> [Task requirements]:
Copy every line of the listing exactly.

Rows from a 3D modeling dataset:
* * * *

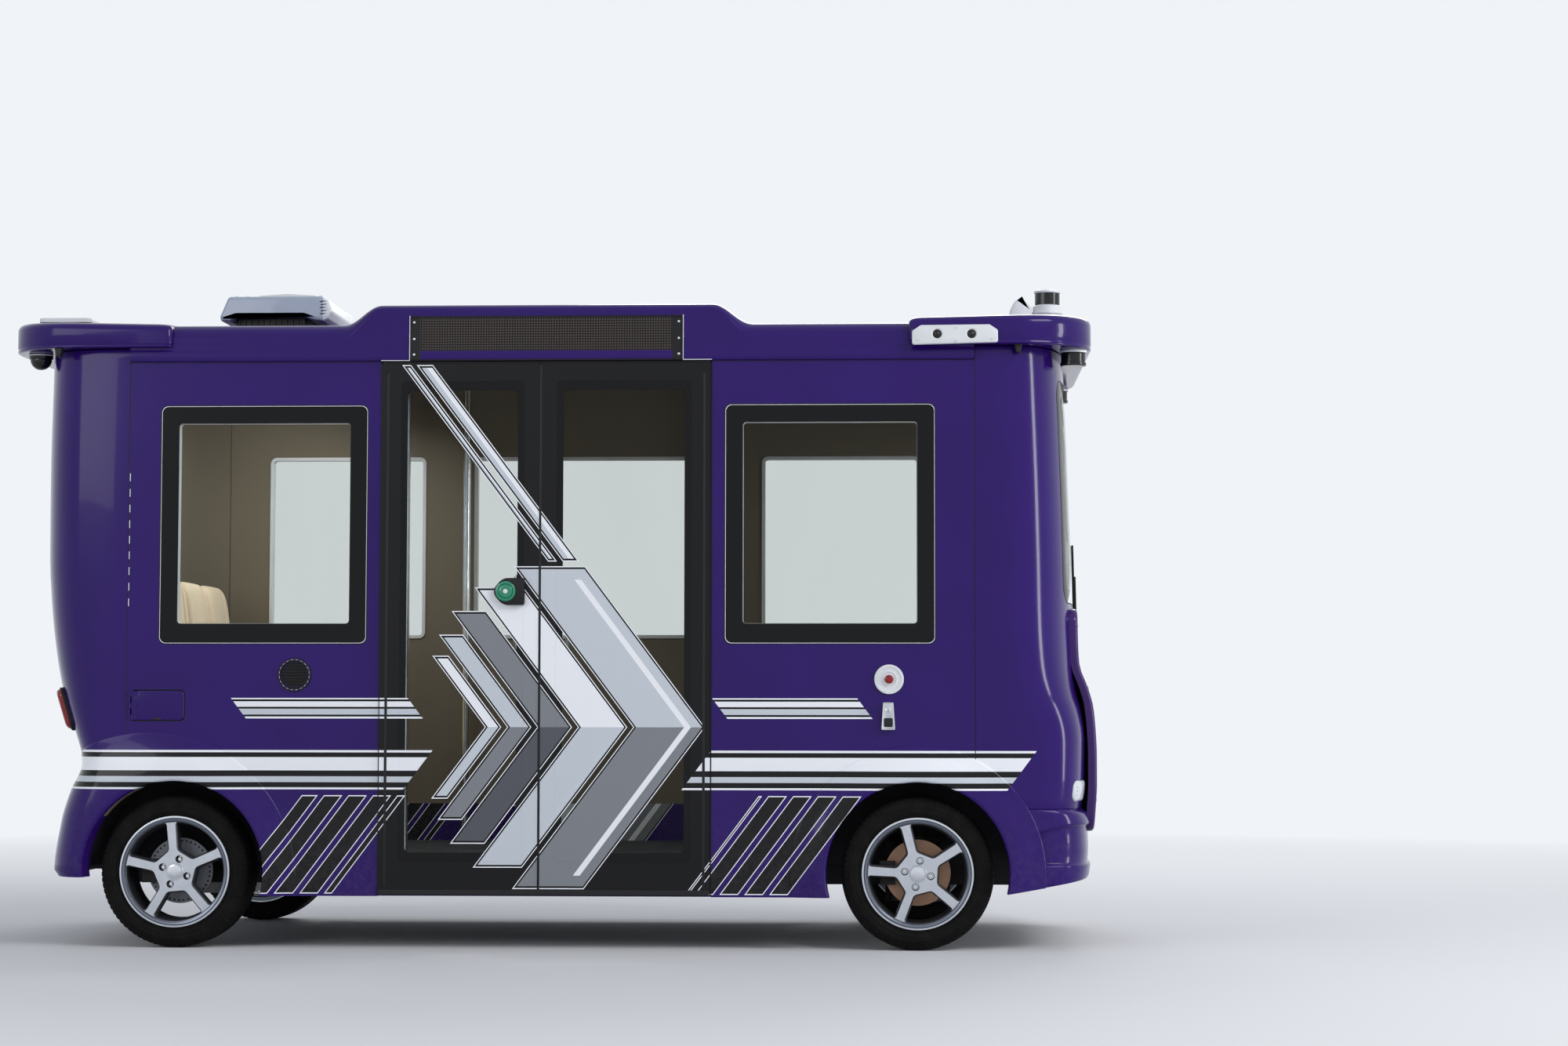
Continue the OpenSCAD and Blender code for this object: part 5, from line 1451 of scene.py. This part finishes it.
# %% Cooling unit
AC_Z, AC_HALF = 2.418, 0.275
AC_COVER = [
    # x, height over the roof's crown, radius of the corner: counterclockwise from the rear foot
    (-1.402, 0.060, 0.006), (-1.366, 0.060, 0.010), (-1.340, 0.078, 0.012), (-1.066, 0.078, 0.012),
    (-1.020, 0.062, 0.012), (-0.985, 0.058, 0.010), (-0.962, 0.068, 0.012), (-0.946, 0.096, 0.018),
    (-0.962, 0.142, 0.020), (-0.996, 0.1600, 0.036), (-1.372, 0.1590, 0.018), (-1.407, 0.076, 0.010),
]
AC_LID = [(-1.270, 0.154, 0), (-1.030, 0.154, 0), (-1.036, 0.176, 0.006), (-1.150, 0.1830, 0.2), (-1.264, 0.176, 0.006)]
AC_ENDS = [(0.014, AC_HALF), (0.006, AC_HALF - 0.0015), (0.0015, AC_HALF - 0.006), (0.0, AC_HALF - 0.014)]


def across(*levels):
    """Levels for a form drawn out across the bus, the same on both sides."""
    return [*levels] + [(distance, -y) for distance, y in reversed(levels)]


def raised(outline, base):
    return [(x, z + base) for x, z in outline]


cover = (raised(fillet(AC_COVER, 8), AC_Z), across(*AC_ENDS), along_y)
cooler = build("cooler_cover", "silver_cover", ["ac_unit"], cover, finish=cooler_finish)
for k in range(5):
    foot, low = -1.000 + 0.003 * (k % 2), AC_Z + 0.084 + 0.0125 * k
    slot = [(foot, low), (foot + 0.022, low), (foot + 0.029, low + 0.0065), (foot + 0.007, low + 0.0065)]
    for y in (-AC_HALF - 0.01, AC_HALF - 0.012):
        carve(cooler, prism(slot, along_y, y, y + 0.022))
lid = raised(fillet(AC_LID, 6), AC_Z)
build("cooler_lid", "sensor_black", (), (lid, across((0.003, 0.170), (0.0, 0.167)), along_y))
lid_rim = across((-0.0015, 0.1745), (-0.003, 0.1725))
build("cooler_lid_rim", "sensor_white", (), (raised(lid, -0.0035), lid_rim, along_y))
ribs = [(rounded(x, -0.239, x + 0.010, 0.239, 0.003, 3), [(0.0, 0.070), (0.0, 0.016)], on_level(AC_Z))
        for x in [-1.338 + 0.024 * k for k in range(12)]]
block = (rounded(-1.350, -0.235, -1.056, 0.235, 0.02), [(0.0, 0.082), (0.0, 0.0)], on_level(AC_Z))
build("cooler_base", "black_plastic", ["ac_unit"], block, *ribs)
bolts = [(x, y) for x in (-1.345, -1.300, -1.000) for y in (-0.245, 0.245)]
build("cooler_bolts", "latch_chrome", (), *discs(bolts, 0.008, 6, lip(0.0015, 0.1645, 0.1632, 0.155), on_level(AC_Z)))

# %% Lidar on the front cap, with its fin
LIDAR_X, RIBS, RIB_DEEP = 1.950, 60, 0.0035
on_top = on_level(CAP_TOP)
LIDAR = [
    # radius, height, whether it is ribbed
    (0.0560, 0.0, 0), (0.0620, 0.001, 0), (0.0620, 0.014, 0), (0.0610, 0.016, 1), (0.0610, 0.086, 1),
    (0.0620, 0.088, 0), (0.0620, 0.093, 0), (0.0600, 0.0965, 0), (0.0592, 0.098, 0), (0.0592, 0.119, 0),
    (0.0570, 0.1215, 0), (0.0515, 0.124, 0),
]
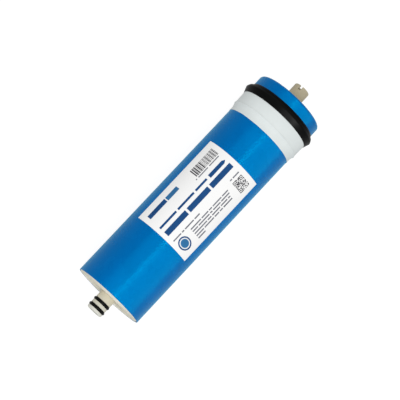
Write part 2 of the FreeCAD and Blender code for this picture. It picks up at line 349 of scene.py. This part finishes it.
def wander(x, angle, radius, grain_along, grain_around, seed):
    """Smooth noise from -1 to 1 on a surface round X, without a seam."""
    y, z = radius * math.sin(angle), radius * math.cos(angle)
    return noise.noise(Vector((x / grain_along + seed, y / grain_around, z / grain_around)))


def steps(start, end, count):
    return [start + (end - start) * i / count for i in range(count + 1)]


# ---------------------------------------------------------------- blue wrap

WRAP_WALL = 0.45 * MM
WRAP_CURL = 3.0 * MM
WRAP_ROUND = 0.3 * MM
FILM = 0.09 * MM
LAP_ANGLE = math.radians(207)
WRAP_COLUMNS = 420
WAVE_DEPTH, FINE_DEPTH = 0.018 * MM, 0.008 * MM
PLEATS = 74
PLEAT_LEAD = 1.2 * MM
PLEAT_DEPTH, PLEAT_PULL = 0.16 * MM, 0.10 * MM
SHARP_EDGE = 32


def lap_angles(lap, count, width=0.0012):
    """Evenly spaced angles that start and end close together on either side of a lap."""
    return [lap + width * 0.5 + (2 * math.pi - width) * i / count for i in range(count + 1)]


def lap_share(angle, lap):
    """How far round from the lap an angle is, from 0 to 1."""
    return ((angle - lap) % (2 * math.pi)) / (2 * math.pi)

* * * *

> [Output below]:
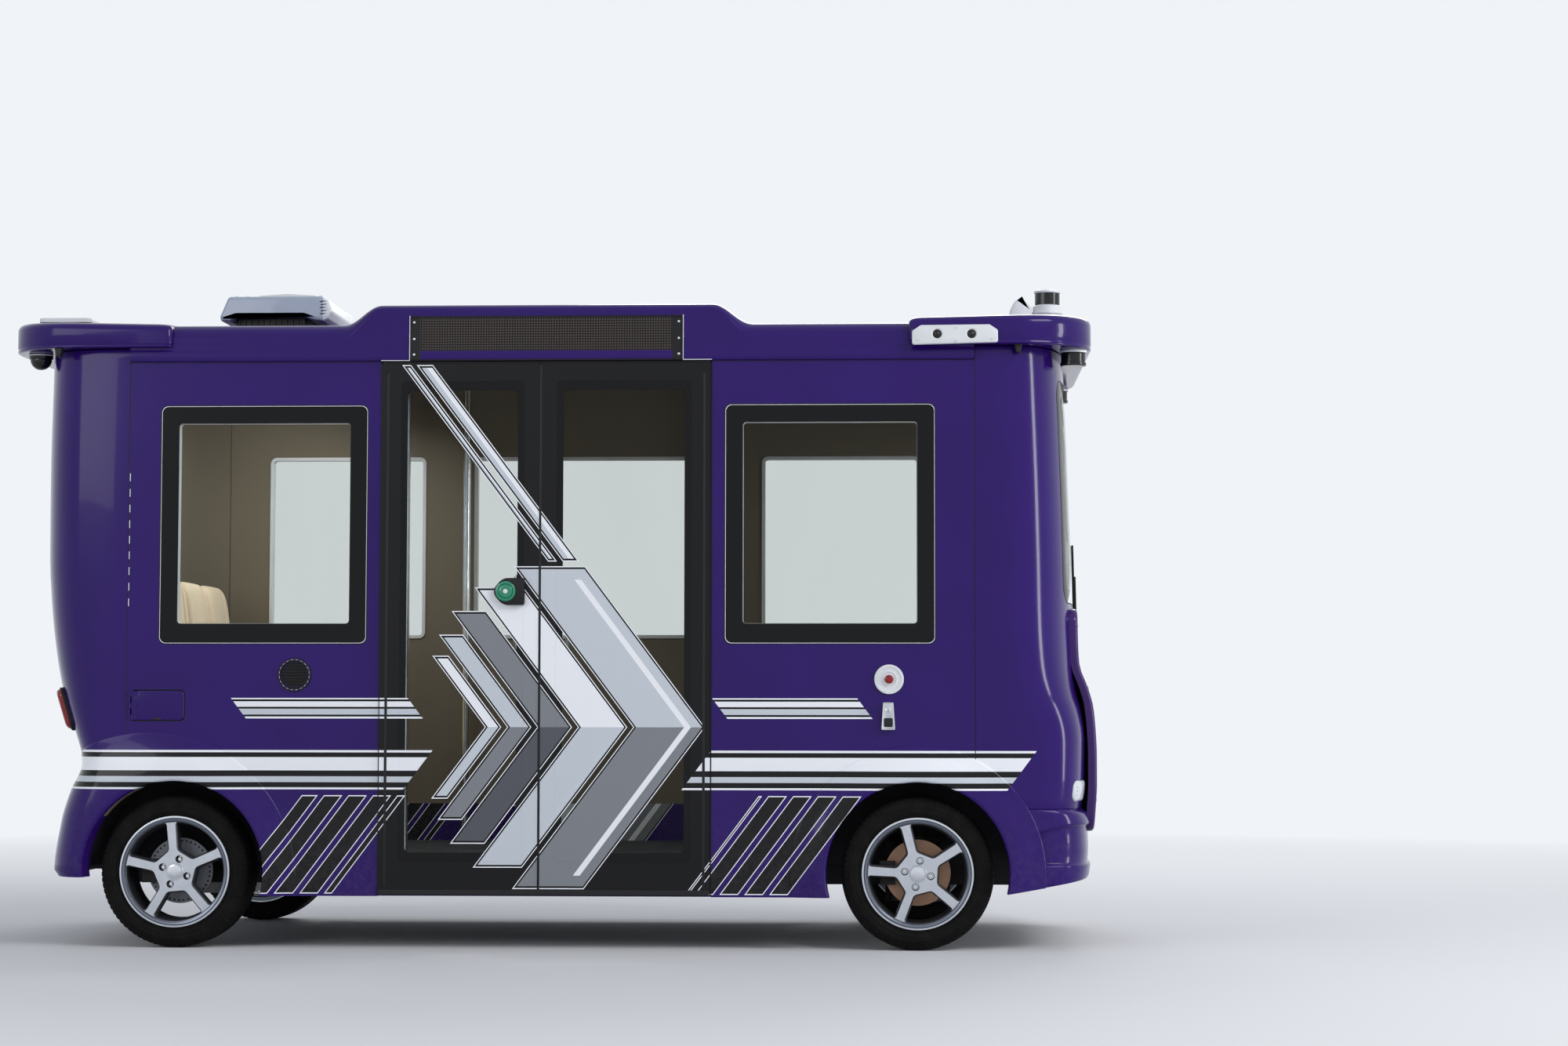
Continue the OpenSCAD and Blender code for this object: part 5, from line 1451 of scene.py. This part finishes it.
# %% Cooling unit
AC_Z, AC_HALF = 2.418, 0.275
AC_COVER = [
    # x, height over the roof's crown, radius of the corner: counterclockwise from the rear foot
    (-1.402, 0.060, 0.006), (-1.366, 0.060, 0.010), (-1.340, 0.078, 0.012), (-1.066, 0.078, 0.012),
    (-1.020, 0.062, 0.012), (-0.985, 0.058, 0.010), (-0.962, 0.068, 0.012), (-0.946, 0.096, 0.018),
    (-0.962, 0.142, 0.020), (-0.996, 0.1600, 0.036), (-1.372, 0.1590, 0.018), (-1.407, 0.076, 0.010),
]
AC_LID = [(-1.270, 0.154, 0), (-1.030, 0.154, 0), (-1.036, 0.176, 0.006), (-1.150, 0.1830, 0.2), (-1.264, 0.176, 0.006)]
AC_ENDS = [(0.014, AC_HALF), (0.006, AC_HALF - 0.0015), (0.0015, AC_HALF - 0.006), (0.0, AC_HALF - 0.014)]


def across(*levels):
    """Levels for a form drawn out across the bus, the same on both sides."""
    return [*levels] + [(distance, -y) for distance, y in reversed(levels)]


def raised(outline, base):
    return [(x, z + base) for x, z in outline]


cover = (raised(fillet(AC_COVER, 8), AC_Z), across(*AC_ENDS), along_y)
cooler = build("cooler_cover", "silver_cover", ["ac_unit"], cover, finish=cooler_finish)
for k in range(5):
    foot, low = -1.000 + 0.003 * (k % 2), AC_Z + 0.084 + 0.0125 * k
    slot = [(foot, low), (foot + 0.022, low), (foot + 0.029, low + 0.0065), (foot + 0.007, low + 0.0065)]
    for y in (-AC_HALF - 0.01, AC_HALF - 0.012):
        carve(cooler, prism(slot, along_y, y, y + 0.022))
lid = raised(fillet(AC_LID, 6), AC_Z)
build("cooler_lid", "sensor_black", (), (lid, across((0.003, 0.170), (0.0, 0.167)), along_y))
lid_rim = across((-0.0015, 0.1745), (-0.003, 0.1725))
build("cooler_lid_rim", "sensor_white", (), (raised(lid, -0.0035), lid_rim, along_y))
ribs = [(rounded(x, -0.239, x + 0.010, 0.239, 0.003, 3), [(0.0, 0.070), (0.0, 0.016)], on_level(AC_Z))
        for x in [-1.338 + 0.024 * k for k in range(12)]]
block = (rounded(-1.350, -0.235, -1.056, 0.235, 0.02), [(0.0, 0.082), (0.0, 0.0)], on_level(AC_Z))
build("cooler_base", "black_plastic", ["ac_unit"], block, *ribs)
bolts = [(x, y) for x in (-1.345, -1.300, -1.000) for y in (-0.245, 0.245)]
build("cooler_bolts", "latch_chrome", (), *discs(bolts, 0.008, 6, lip(0.0015, 0.1645, 0.1632, 0.155), on_level(AC_Z)))

# %% Lidar on the front cap, with its fin
LIDAR_X, RIBS, RIB_DEEP = 1.950, 60, 0.0035
on_top = on_level(CAP_TOP)
LIDAR = [
    # radius, height, whether it is ribbed
    (0.0560, 0.0, 0), (0.0620, 0.001, 0), (0.0620, 0.014, 0), (0.0610, 0.016, 1), (0.0610, 0.086, 1),
    (0.0620, 0.088, 0), (0.0620, 0.093, 0), (0.0600, 0.0965, 0), (0.0592, 0.098, 0), (0.0592, 0.119, 0),
    (0.0570, 0.1215, 0), (0.0515, 0.124, 0),
]
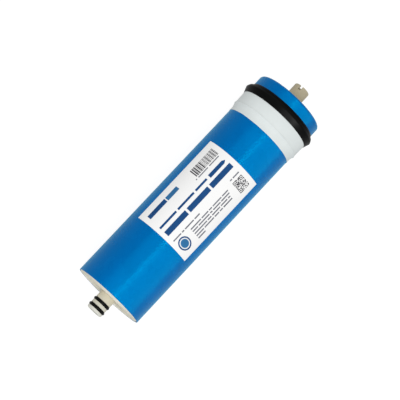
Write part 2 of the FreeCAD and Blender code for this picture. It picks up at line 349 of scene.py. This part finishes it.
def wander(x, angle, radius, grain_along, grain_around, seed):
    """Smooth noise from -1 to 1 on a surface round X, without a seam."""
    y, z = radius * math.sin(angle), radius * math.cos(angle)
    return noise.noise(Vector((x / grain_along + seed, y / grain_around, z / grain_around)))


def steps(start, end, count):
    return [start + (end - start) * i / count for i in range(count + 1)]


# ---------------------------------------------------------------- blue wrap

WRAP_WALL = 0.45 * MM
WRAP_CURL = 3.0 * MM
WRAP_ROUND = 0.3 * MM
FILM = 0.09 * MM
LAP_ANGLE = math.radians(207)
WRAP_COLUMNS = 420
WAVE_DEPTH, FINE_DEPTH = 0.018 * MM, 0.008 * MM
PLEATS = 74
PLEAT_LEAD = 1.2 * MM
PLEAT_DEPTH, PLEAT_PULL = 0.16 * MM, 0.10 * MM
SHARP_EDGE = 32


def lap_angles(lap, count, width=0.0012):
    """Evenly spaced angles that start and end close together on either side of a lap."""
    return [lap + width * 0.5 + (2 * math.pi - width) * i / count for i in range(count + 1)]


def lap_share(angle, lap):
    """How far round from the lap an angle is, from 0 to 1."""
    return ((angle - lap) % (2 * math.pi)) / (2 * math.pi)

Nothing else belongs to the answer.